То ли оттого, что тема была слишком чужой, или не в настроении оказались собравшиеся, Толстого встретили холодновато. Он, неизменно пользовавшийся на вечерах успехом даже только как чтец, был разочарован. В очень дурном настроении покинул он залу герценовского дома. Мы, несколько человек, чтобы смягчить впечатление, позвали его поужинать. Почему-то с Толстым увязался полупьяный известный поэт-символист с длинной, пеклеванником, бородой, сопровождаемый странной, точно насмерть напуганной женой в сандалиях на босу ногу. Но ни шашлык, ни вино в погребке на Тверской не могли исправить настроения Толстого.

— Только по совести, — спросил он, когда мы вышли из погребка и остались одни, — какое впечатление произвел на тебя мой рассказ?

Я рассказ похвалил, рассказ мне действительно понравился. Над Тверским бульваром, над памятником Пушкину, уже зеленело небо рассвета.

— Нет, о русской интеллигенции надо, конечно, написать большую, серьезную вещь, — сказал Толстой, — со всеми сложными ходами ее судьбы. Куда только не заползал русский интеллигент! И у Бориса и Глеба стукал лбом об пол, и на Принцевых островах в Турции, и в Париже, и Берлине я его повидал. Эти-то кончены! — добавил он, как бы приветствуя закономерность истории. — Видишь, даже рассказ о них никого особенно не заинтересовал. А вот о той интеллигенции, которая помогала делать революцию, — о ней надо написать!

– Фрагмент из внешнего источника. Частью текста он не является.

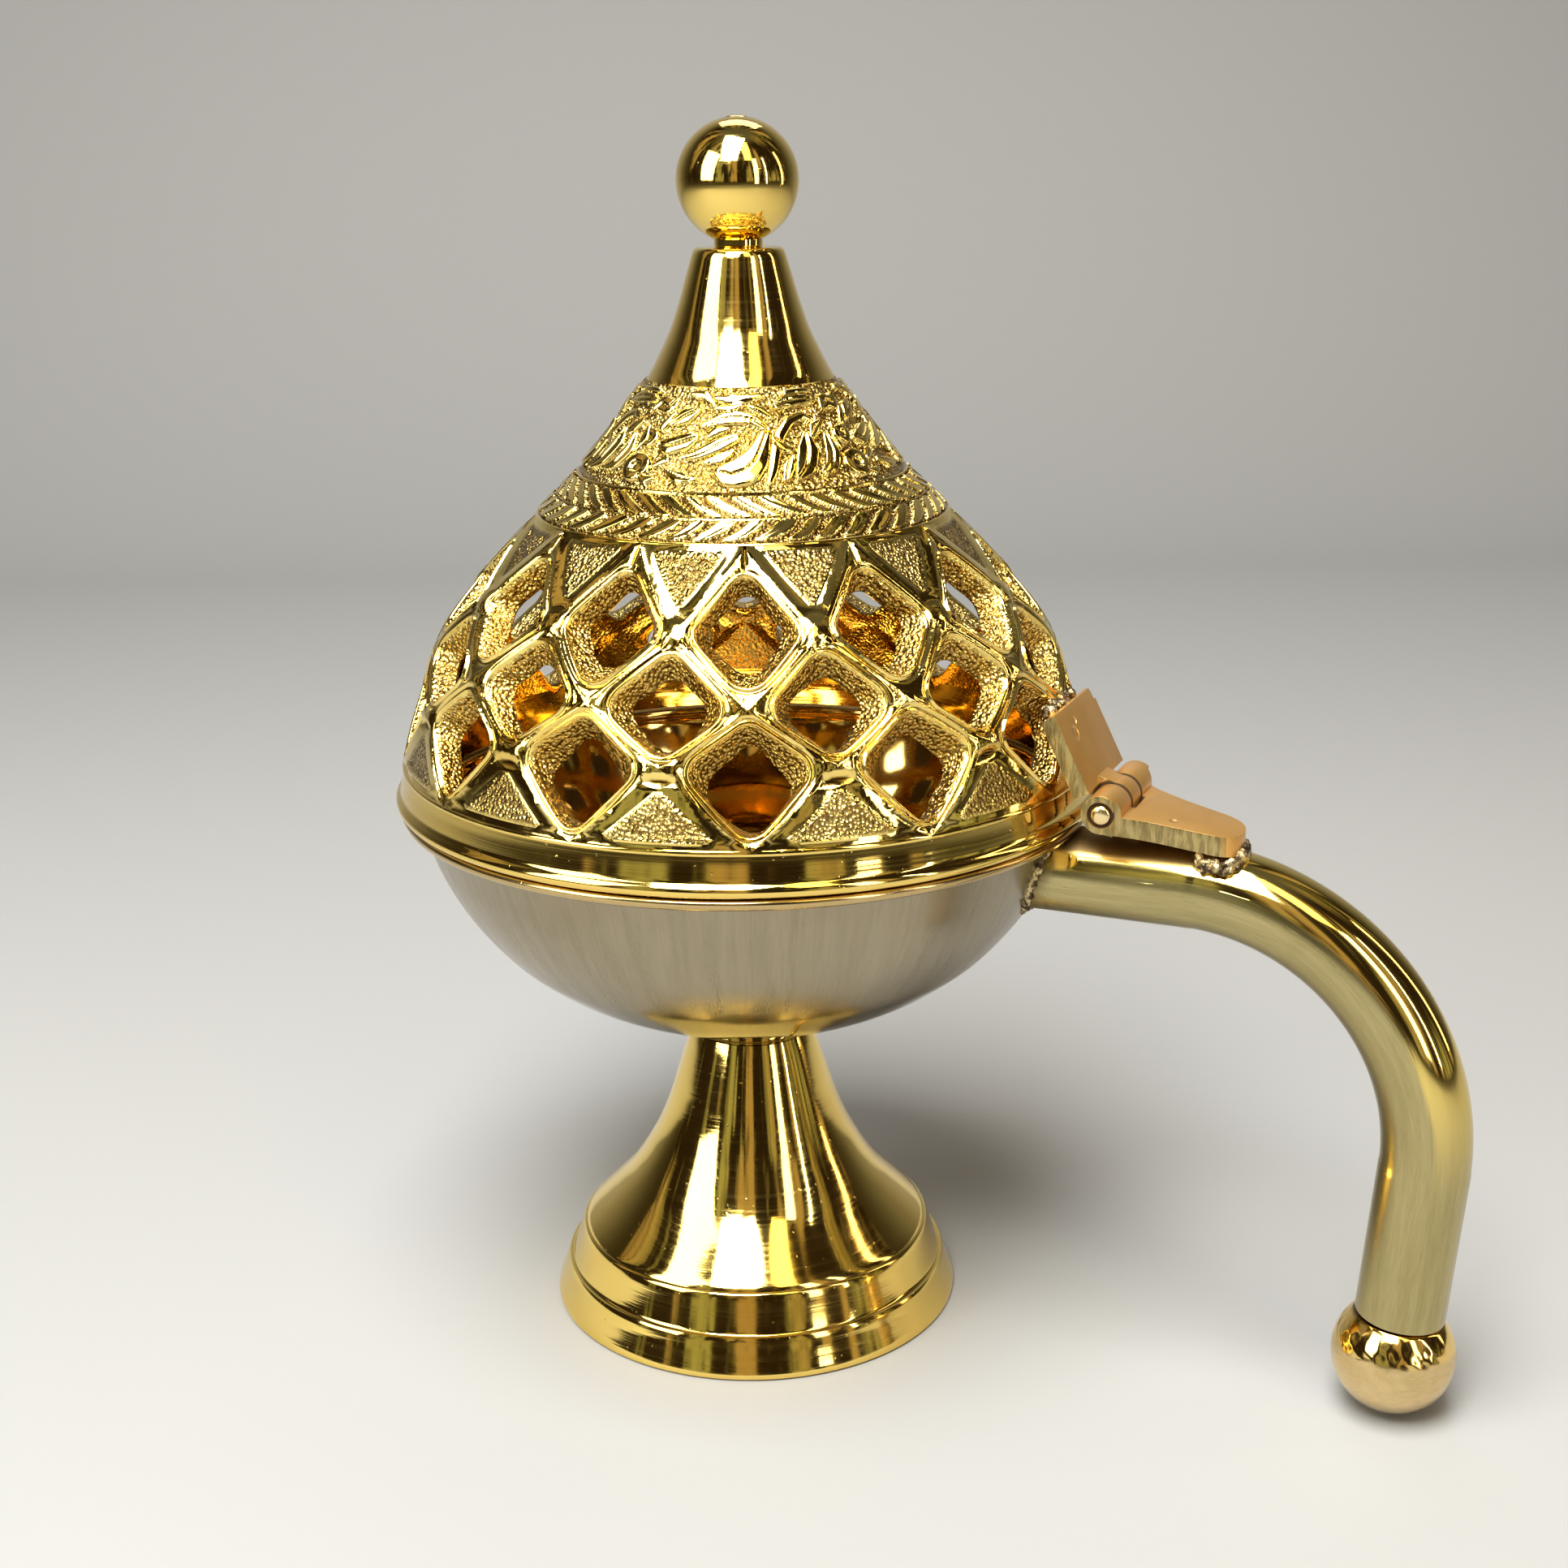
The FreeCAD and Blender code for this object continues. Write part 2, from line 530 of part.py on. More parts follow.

Мы вернулись домой, Толстой остался у меня ночевать, но спать он мне не дал: вчерне, еще только нащупывая, он стал рассказывать о продолжении своей эпопеи, которая дополнилась «Хмурым утром».

Перечитывая теперь «Хождение по мукам», книгу, которой суждено остаться памятником наших переходных лет, я вспоминаю зеленое рассветное небо над Тверским бульваром и необычайно серьезного, углубленного в себя Толстого, как бы вынашивавшего тему, которой обязан дать жизнь.

Толстой понимал толк в вещах, вещи у него были отличные: хорошо сделанная вещь дополняла его эстетическое отношение к жизни, а здесь он был требователен. Особенно если дело касалось литературы и родного Толстому языка.

АЛЕКСЕЙ ТОЛСТОЙ

В 1922 году я встретился с Толстым в Берлине. Он заведовал тогда литературным приложением к одной из газет и напечатал в нем немало рассказов советских авторов. Но язык некоторых авторов его волновал, с языком что-то случилось. Не в соответствии с природой русского языка сломался синтаксис, и при этом совершенно незаконно. Толстой встретил меня встревоженно.

— Слушай, что у вас случилось с языком? — спросил он очень серьезно. — Все переставлено, глагол куда-то уехал.

Уж действительно не пропустил ли он каких-то коренных перемен в языке — революция в те годы многое пересматривала, — но это, конечно, было не изменение языка, а мода, и при этом дурная.